Task statement:
Wherever the word "vertices" shows up in a line, please copy that line.

Stored data:
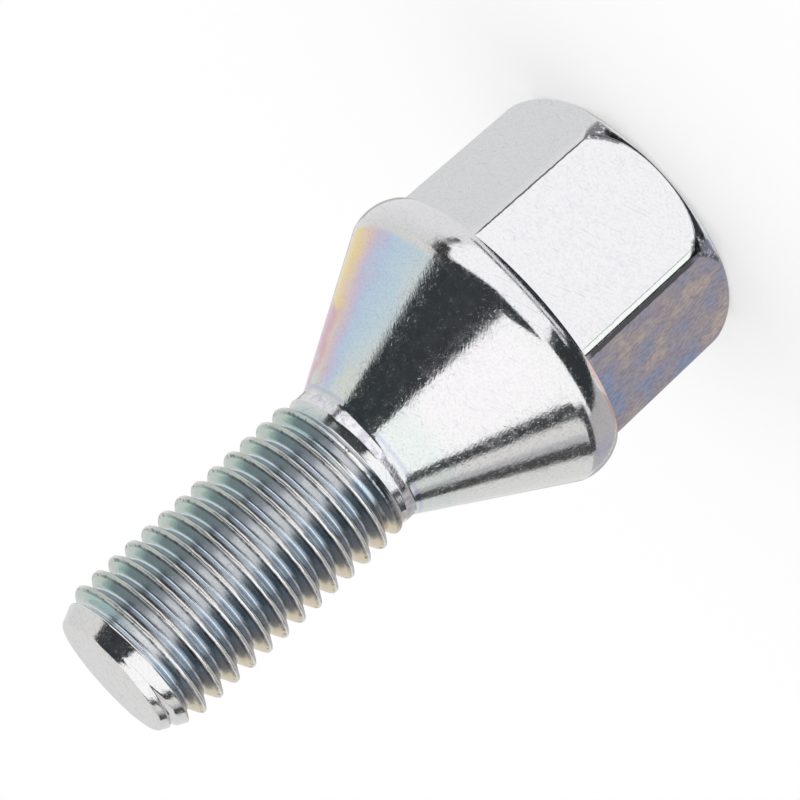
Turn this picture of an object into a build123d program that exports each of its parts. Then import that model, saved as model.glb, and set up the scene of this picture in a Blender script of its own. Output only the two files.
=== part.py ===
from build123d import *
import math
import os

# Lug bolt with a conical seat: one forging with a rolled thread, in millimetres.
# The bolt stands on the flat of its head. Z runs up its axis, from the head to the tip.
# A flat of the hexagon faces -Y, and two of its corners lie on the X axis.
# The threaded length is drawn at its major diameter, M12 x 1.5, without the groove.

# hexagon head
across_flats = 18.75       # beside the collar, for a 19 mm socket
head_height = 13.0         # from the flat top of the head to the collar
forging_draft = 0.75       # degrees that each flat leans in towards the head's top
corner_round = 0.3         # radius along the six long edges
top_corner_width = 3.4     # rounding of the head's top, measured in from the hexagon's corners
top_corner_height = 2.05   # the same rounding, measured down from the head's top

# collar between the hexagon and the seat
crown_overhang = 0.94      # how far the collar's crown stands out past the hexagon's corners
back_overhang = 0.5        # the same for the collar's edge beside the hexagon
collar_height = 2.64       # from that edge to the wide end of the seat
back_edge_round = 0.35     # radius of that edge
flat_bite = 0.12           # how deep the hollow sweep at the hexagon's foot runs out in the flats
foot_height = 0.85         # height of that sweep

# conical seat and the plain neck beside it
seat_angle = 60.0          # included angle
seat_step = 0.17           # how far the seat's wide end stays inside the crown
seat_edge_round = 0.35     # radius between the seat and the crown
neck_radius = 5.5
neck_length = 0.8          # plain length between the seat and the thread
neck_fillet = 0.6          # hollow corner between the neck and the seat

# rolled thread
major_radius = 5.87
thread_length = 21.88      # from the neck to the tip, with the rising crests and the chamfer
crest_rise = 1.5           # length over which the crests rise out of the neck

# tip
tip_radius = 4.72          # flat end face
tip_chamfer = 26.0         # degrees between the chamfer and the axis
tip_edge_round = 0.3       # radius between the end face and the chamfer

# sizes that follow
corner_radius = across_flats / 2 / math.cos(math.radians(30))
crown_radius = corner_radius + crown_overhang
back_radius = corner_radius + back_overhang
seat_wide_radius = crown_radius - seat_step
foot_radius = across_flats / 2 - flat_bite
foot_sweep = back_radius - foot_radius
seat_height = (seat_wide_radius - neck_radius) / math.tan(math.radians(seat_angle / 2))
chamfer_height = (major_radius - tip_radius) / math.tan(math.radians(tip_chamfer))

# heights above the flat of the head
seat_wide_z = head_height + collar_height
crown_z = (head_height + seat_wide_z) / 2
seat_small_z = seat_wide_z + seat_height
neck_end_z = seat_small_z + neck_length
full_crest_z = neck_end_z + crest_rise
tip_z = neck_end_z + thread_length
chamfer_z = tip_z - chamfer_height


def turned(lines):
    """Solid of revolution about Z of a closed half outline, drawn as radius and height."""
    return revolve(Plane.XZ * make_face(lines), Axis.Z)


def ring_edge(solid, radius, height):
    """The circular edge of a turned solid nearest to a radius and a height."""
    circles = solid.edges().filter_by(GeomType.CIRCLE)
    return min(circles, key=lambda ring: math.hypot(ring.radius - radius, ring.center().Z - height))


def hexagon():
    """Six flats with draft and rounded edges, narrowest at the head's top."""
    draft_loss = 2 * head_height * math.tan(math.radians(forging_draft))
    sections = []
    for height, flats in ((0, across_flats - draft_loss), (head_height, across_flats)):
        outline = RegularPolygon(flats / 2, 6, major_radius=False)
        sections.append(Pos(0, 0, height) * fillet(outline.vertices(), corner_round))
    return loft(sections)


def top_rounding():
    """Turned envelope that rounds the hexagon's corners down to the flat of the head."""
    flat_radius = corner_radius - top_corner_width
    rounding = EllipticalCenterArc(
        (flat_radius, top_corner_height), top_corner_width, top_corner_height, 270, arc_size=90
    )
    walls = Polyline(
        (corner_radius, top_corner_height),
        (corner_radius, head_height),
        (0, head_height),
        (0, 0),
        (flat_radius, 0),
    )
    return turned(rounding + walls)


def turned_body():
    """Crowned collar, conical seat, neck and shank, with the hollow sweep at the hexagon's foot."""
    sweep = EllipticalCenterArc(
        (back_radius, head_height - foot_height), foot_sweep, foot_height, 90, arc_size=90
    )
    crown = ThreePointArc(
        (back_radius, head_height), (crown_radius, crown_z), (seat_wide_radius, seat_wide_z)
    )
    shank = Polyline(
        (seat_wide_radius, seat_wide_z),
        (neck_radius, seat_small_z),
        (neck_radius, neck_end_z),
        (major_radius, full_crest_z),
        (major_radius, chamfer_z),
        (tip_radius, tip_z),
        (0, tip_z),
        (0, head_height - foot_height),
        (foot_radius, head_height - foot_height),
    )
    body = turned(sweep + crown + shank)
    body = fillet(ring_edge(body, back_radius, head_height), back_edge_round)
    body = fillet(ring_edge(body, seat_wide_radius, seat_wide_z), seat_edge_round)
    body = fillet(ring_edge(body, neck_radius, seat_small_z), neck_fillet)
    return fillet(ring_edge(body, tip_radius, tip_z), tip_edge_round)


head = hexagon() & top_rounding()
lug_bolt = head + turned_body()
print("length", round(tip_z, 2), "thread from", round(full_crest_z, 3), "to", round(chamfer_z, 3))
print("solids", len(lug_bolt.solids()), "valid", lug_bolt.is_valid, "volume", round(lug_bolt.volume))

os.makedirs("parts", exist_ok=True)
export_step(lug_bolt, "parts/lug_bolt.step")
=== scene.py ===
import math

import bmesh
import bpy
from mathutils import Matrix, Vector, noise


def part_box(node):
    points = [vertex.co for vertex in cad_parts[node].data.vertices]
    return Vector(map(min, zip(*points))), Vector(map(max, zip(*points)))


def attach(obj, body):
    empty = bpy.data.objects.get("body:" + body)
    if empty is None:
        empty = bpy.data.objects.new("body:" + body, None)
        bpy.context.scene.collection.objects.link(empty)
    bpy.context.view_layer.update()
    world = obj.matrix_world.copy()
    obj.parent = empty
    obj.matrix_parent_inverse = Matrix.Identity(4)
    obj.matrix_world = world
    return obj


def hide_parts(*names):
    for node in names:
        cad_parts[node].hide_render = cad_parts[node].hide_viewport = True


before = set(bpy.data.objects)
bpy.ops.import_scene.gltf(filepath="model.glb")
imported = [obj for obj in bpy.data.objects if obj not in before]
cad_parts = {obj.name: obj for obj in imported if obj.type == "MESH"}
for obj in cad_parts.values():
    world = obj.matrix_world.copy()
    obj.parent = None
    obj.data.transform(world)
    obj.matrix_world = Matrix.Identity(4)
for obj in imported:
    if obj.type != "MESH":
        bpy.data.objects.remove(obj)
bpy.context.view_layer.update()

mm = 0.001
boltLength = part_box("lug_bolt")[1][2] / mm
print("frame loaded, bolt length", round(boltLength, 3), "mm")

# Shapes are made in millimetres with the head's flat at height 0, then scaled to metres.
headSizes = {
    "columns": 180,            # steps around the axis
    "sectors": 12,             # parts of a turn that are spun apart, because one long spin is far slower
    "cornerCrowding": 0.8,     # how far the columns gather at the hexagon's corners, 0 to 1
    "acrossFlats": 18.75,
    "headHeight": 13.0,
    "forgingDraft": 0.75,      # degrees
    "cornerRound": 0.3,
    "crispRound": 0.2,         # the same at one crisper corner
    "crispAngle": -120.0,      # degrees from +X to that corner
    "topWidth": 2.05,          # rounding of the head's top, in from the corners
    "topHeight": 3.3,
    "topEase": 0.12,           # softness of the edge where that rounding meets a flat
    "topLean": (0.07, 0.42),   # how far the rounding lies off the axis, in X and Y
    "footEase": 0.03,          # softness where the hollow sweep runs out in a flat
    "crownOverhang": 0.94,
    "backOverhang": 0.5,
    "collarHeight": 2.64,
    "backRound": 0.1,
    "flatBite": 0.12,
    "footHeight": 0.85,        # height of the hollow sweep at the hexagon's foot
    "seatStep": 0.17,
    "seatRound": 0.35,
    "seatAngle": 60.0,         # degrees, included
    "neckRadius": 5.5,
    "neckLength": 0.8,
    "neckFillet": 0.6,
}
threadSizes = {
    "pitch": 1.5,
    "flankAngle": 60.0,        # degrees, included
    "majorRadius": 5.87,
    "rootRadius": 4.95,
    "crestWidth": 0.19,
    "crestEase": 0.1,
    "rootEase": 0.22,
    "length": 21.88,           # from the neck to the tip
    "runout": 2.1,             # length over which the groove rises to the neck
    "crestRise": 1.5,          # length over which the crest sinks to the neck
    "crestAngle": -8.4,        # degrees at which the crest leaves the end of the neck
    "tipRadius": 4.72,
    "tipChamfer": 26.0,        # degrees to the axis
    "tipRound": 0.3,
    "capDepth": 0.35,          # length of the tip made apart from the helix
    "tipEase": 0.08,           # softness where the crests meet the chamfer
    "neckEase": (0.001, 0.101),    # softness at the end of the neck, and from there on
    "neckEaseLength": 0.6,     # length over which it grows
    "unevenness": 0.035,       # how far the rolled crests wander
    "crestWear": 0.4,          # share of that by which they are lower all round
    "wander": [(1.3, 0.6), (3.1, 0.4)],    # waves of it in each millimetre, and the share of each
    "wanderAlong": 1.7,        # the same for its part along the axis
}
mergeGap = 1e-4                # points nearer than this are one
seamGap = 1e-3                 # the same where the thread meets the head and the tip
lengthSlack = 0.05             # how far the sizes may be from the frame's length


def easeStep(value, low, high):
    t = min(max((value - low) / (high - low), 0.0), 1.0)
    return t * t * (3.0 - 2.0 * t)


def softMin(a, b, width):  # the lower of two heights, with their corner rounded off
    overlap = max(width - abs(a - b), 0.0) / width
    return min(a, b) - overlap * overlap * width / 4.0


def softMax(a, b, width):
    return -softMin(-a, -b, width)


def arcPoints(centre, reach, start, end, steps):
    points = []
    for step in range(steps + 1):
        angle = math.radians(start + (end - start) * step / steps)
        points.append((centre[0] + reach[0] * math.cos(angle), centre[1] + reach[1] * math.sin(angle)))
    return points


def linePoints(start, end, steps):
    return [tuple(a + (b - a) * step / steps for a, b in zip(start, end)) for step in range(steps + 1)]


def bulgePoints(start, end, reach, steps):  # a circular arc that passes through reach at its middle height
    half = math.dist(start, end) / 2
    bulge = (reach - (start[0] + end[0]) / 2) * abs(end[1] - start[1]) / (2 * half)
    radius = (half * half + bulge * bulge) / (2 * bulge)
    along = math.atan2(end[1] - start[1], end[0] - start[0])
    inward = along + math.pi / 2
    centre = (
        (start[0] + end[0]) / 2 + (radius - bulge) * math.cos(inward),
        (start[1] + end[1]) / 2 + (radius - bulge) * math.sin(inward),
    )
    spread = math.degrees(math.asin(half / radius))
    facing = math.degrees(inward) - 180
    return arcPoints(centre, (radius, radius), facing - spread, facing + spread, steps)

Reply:
        sections.append(Pos(0, 0, height) * fillet(outline.vertices(), corner_round))
    points = [vertex.co for vertex in cad_parts[node].data.vertices]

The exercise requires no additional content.